(Task description): Filter the lines below, copying only those with the string "bodies".
[BEGIN]
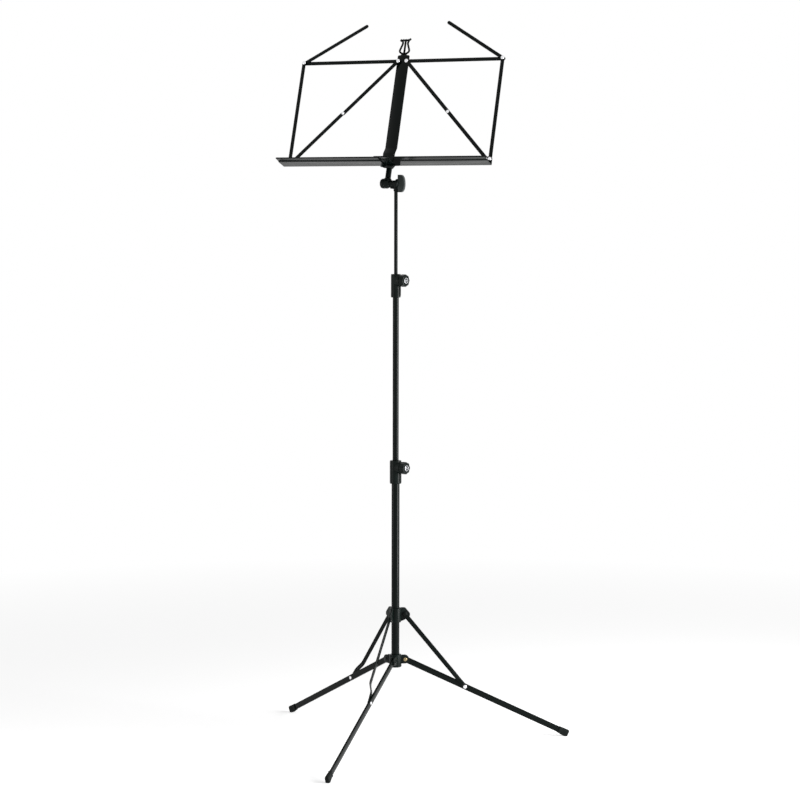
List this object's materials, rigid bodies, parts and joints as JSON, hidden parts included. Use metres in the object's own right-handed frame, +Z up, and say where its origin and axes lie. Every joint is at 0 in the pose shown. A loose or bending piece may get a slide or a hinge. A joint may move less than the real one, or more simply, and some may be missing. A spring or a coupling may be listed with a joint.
{
  "type": "music stand",
  "caption": "Folding music stand: tripod base with sliding collar, telescoping column with clamp knobs, and a tilting sheet-steel desk with page arms and a lyre finial.",
  "frame": {"origin": "on the floor, under the middle of the whole stand", "axes": "+Z up along the column, -Y towards the player, +X to the player's right"},
  "size_m": [0.6224, 0.6456, 1.5105],
  "materials": {
    "black_steel": "black semi-gloss powder coat",
    "black_plastic": "moulded black plastic, satin",
    "cap_rubber": "matt black rubber",
    "nickel_pin": "bright nickel plate",
    "brass_pin": "worn brass plate"
  },
  "bodies": {
    "base": {"hub": "black_plastic", "lower_tube": "black_steel", "lower_clamp": "black_plastic", "front_hub_pin": "black_steel", "right_hub_pin": "brass_pin", "left_hub_pin": "black_steel"},
    "collar": {"collar": "black_plastic", "front_collar_pin": "black_steel", "right_collar_pin": "black_steel", "left_collar_pin": "black_steel"},
    "front_leg": {"front_leg": "black_steel", "front_foot_cap": "cap_rubber"},
    "front_strut": {"front_strut": "black_steel", "front_leg_pin": "nickel_pin"},
    "right_leg": {"right_leg": "black_steel", "right_foot_cap": "cap_rubber"},
    "right_strut": {"right_strut": "black_steel", "right_leg_pin": "nickel_pin"},
    "left_leg": {"left_leg": "black_steel", "left_foot_cap": "cap_rubber"},
    "left_strut": {"left_strut": "black_steel", "left_leg_pin": "nickel_pin"},
    "lower_knob": {"lower_clamp_knob": "black_plastic", "lower_clamp_screw": "nickel_pin"},
    "middle_section": {"middle_tube": "black_steel", "upper_clamp": "black_plastic"},
    "upper_knob": {"upper_clamp_knob": "black_plastic", "upper_clamp_screw": "nickel_pin"},
    "upper_section": {"upper_rod": "black_steel", "tilt_barrel": "black_steel", "tilt_bolt": "nickel_pin"},
    "tilt_knob": {"tilt_wing_knob": "black_plastic"},
    "desk": {"desk_shaft": "black_steel", "desk_bracket": "black_steel", "centre_plate": "black_steel", "left_top_rivet": "nickel_pin", "right_top_rivet": "nickel_pin", "left_tray_pivot": "black_steel", "right_tray_pivot": "black_steel"},
    "left_tray": {"left_tray": "black_steel", "left_tray_rivet": "nickel_pin", "left_small_rivet": "nickel_pin"},
    "left_upper_bar": {"left_upper_bar": "black_steel", "left_corner_rivet": "nickel_pin"},
    "left_outer_bar": {"left_outer_bar": "black_steel"},
    "left_upper_diagonal": {"left_upper_diagonal": "black_steel"},
    "left_lower_diagonal": {"left_lower_diagonal": "black_steel", "left_middle_rivet": "nickel_pin"},
    "left_page_arm": {"left_page_arm": "black_steel"},
    "right_tray": {"right_tray": "black_steel", "right_tray_rivet": "nickel_pin", "right_small_rivet": "nickel_pin"},
    "right_upper_bar": {"right_upper_bar": "black_steel", "right_corner_rivet": "nickel_pin"},
    "right_outer_bar": {"right_outer_bar": "black_steel"},
    "right_upper_diagonal": {"right_upper_diagonal": "black_steel"},
    "right_lower_diagonal": {"right_lower_diagonal": "black_steel", "right_middle_rivet": "nickel_pin"},
    "right_page_arm": {"right_page_arm": "black_steel"}
  },
  "joints": [
    {"name": "front_leg_fold", "type": "hinge", "parent": "base", "child": "front_leg", "pos_m": [-0.0672, 0.00942, 0.176], "axis": [-0.9298, 0.3681, 0], "range_deg": [0, 115.9]},
    {"name": "right_leg_fold", "type": "hinge", "parent": "base", "child": "right_leg", "pos_m": [-0.0391, 0.03169, 0.176], "axis": [0.1461, -0.9893, 0], "range_deg": [0, 115.95]},
    {"name": "left_leg_fold", "type": "hinge", "parent": "base", "child": "left_leg", "pos_m": [-0.07243, 0.04489, 0.176], "axis": [0.7837, 0.6211, 0], "range_deg": [0, 115.95]},
    {"name": "collar_slide", "type": "slide", "parent": "base", "child": "collar", "axis": [0, 0, 1], "range_m": [0, 0.2509]},
    {"name": "front_strut_swing", "type": "hinge", "parent": "collar", "child": "front_strut", "pos_m": [-0.06668, 0.01072, 0.2726], "axis": [0.9298, -0.3681, 0], "range_deg": [0, 38.9]},
    {"name": "right_strut_swing", "type": "hinge", "parent": "collar", "child": "right_strut", "pos_m": [-0.04048, 0.03149, 0.2726], "axis": [-0.1461, 0.9893, 0], "range_deg": [0, 38.9]},
    {"name": "left_strut_swing", "type": "hinge", "parent": "collar", "child": "left_strut", "pos_m": [-0.07157, 0.04379, 0.2726], "axis": [-0.7837, -0.6211, 0], "range_deg": [0, 38.9]},
    {"name": "middle_tube_slide", "type": "slide", "parent": "base", "child": "middle_section", "axis": [0, 0, 1], "range_m": [-0.335, 0]},
    {"name": "upper_rod_slide", "type": "slide", "parent": "middle_section", "child": "upper_section", "axis": [0, 0, 1], "range_m": [-0.165, 0]},
    {"name": "lower_clamp_screw_turn", "type": "hinge", "parent": "base", "child": "lower_knob", "pos_m": [-0.05958, 0.02867, 0.5821], "axis": [0.7986, -0.6018, 0], "range_deg": [0, 540]},
    {"name": "upper_clamp_screw_turn", "type": "hinge", "parent": "middle_section", "child": "upper_knob", "pos_m": [-0.05958, 0.02867, 0.9718], "axis": [0.7986, -0.6018, 0], "range_deg": [0, 540]},
    {"name": "desk_tilt", "type": "hinge", "parent": "upper_section", "child": "desk", "pos_m": [-0.07767, 0.03621, 1.1717], "axis": [0.9229, -0.3851, 0], "range_deg": [-70, 19]},
    {"name": "tilt_knob_turn", "type": "hinge", "parent": "upper_section", "child": "tilt_knob", "pos_m": [-0.07767, 0.03621, 1.1717], "axis": [0.9229, -0.3851, 0], "range_deg": [-540, 0]},
    {"name": "left_tray_fold", "type": "hinge", "parent": "desk", "child": "left_tray", "pos_m": [-0.08027, 0.05411, 1.21628], "axis": [0.3637, 0.8716, -0.3287], "range_deg": [0, 90]},
    {"name": "left_upper_bar_fold", "type": "hinge", "parent": "desk", "child": "left_upper_bar", "pos_m": [-0.05222, 0.12134, 1.42556], "axis": [0.3637, 0.8716, -0.3287], "range_deg": [0, 90.1]},
    {"name": "left_outer_bar_fold", "type": "hinge", "parent": "left_upper_bar", "child": "left_outer_bar", "pos_m": [-0.25092, 0.20425, 1.42556], "axis": [0.3637, 0.8716, -0.3287], "range_deg": [-90.1, 0]},
    {"name": "left_upper_diagonal_fold", "type": "hinge", "parent": "desk", "child": "left_upper_diagonal", "pos_m": [-0.05222, 0.12134, 1.42556], "axis": [0.3637, 0.8716, -0.3287], "range_deg": [-43.33, 0]},
    {"name": "left_lower_diagonal_fold", "type": "hinge", "parent": "left_tray", "child": "left_lower_diagonal", "pos_m": [-0.27251, 0.13433, 1.21628], "axis": [0.3637, 0.8716, -0.3287], "range_deg": [0, 46.87]},
    {"name": "left_page_arm_swing", "type": "hinge", "parent": "left_upper_bar", "child": "left_page_arm", "pos_m": [-0.25092, 0.20425, 1.42556], "axis": [0.3637, 0.8716, -0.3287], "range_deg": [-60, 30]},
    {"name": "right_tray_fold", "type": "hinge", "parent": "desk", "child": "right_tray", "pos_m": [-0.06311, 0.04695, 1.21628], "axis": [-0.3637, -0.8716, 0.3287], "range_deg": [0, 90]},
    {"name": "right_upper_bar_fold", "type": "hinge", "parent": "desk", "child": "right_upper_bar", "pos_m": [-0.03506, 0.11417, 1.42556], "axis": [-0.3637, -0.8716, 0.3287], "range_deg": [0, 90.1]},
    {"name": "right_outer_bar_fold", "type": "hinge", "parent": "right_upper_bar", "child": "right_outer_bar", "pos_m": [0.16364, 0.03126, 1.42556], "axis": [-0.3637, -0.8716, 0.3287], "range_deg": [-90.1, 0]},
    {"name": "right_upper_diagonal_fold", "type": "hinge", "parent": "desk", "child": "right_upper_diagonal", "pos_m": [-0.03506, 0.11417, 1.42556], "axis": [-0.3637, -0.8716, 0.3287], "range_deg": [-43.33, 0]},
    {"name": "right_lower_diagonal_fold", "type": "hinge", "parent": "right_tray", "child": "right_lower_diagonal", "pos_m": [0.12913, -0.03327, 1.21628], "axis": [-0.3637, -0.8716, 0.3287], "range_deg": [0, 46.87]},
    {"name": "right_page_arm_swing", "type": "hinge", "parent": "right_upper_bar", "child": "right_page_arm", "pos_m": [0.16364, 0.03126, 1.42556], "axis": [-0.3637, -0.8716, 0.3287], "range_deg": [-60, 30]}
  ],
  "couplings": [
    {"joint": "right_leg_fold", "follows": "front_leg_fold", "ratio": 1},
    {"joint": "left_leg_fold", "follows": "front_leg_fold", "ratio": 1},
    {"joint": "collar_slide", "follows": "front_leg_fold", "m_per_rad": 0.12393},
    {"joint": "front_strut_swing", "follows": "front_leg_fold", "ratio": 0.33471},
    {"joint": "right_strut_swing", "follows": "front_leg_fold", "ratio": 0.33471},
    {"joint": "left_strut_swing", "follows": "front_leg_fold", "ratio": 0.33471},
    {"joint": "left_upper_bar_fold", "follows": "left_tray_fold", "ratio": 1},
    {"joint": "left_outer_bar_fold", "follows": "left_tray_fold", "ratio": -1},
    {"joint": "left_upper_diagonal_fold", "follows": "left_tray_fold", "ratio": -0.48031},
    {"joint": "left_lower_diagonal_fold", "follows": "left_tray_fold", "ratio": 0.51969},
    {"joint": "right_upper_bar_fold", "follows": "right_tray_fold", "ratio": 1},
    {"joint": "right_outer_bar_fold", "follows": "right_tray_fold", "ratio": -1},
    {"joint": "right_upper_diagonal_fold", "follows": "right_tray_fold", "ratio": -0.48031},
    {"joint": "right_lower_diagonal_fold", "follows": "right_tray_fold", "ratio": 0.51969}
  ]
}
[END]
(Solution below):
List this object's materials, rigid bodies, parts and joints as JSON, hidden parts included. Use metres in the object's own right-handed frame, +Z up, and say where its origin and axes lie. Every joint is at 0 in the pose shown. A loose or bending piece may get a slide or a hinge. A joint may move less than the real one, or more simply, and some may be missing. A spring or a coupling may be listed with a joint.
  "bodies": {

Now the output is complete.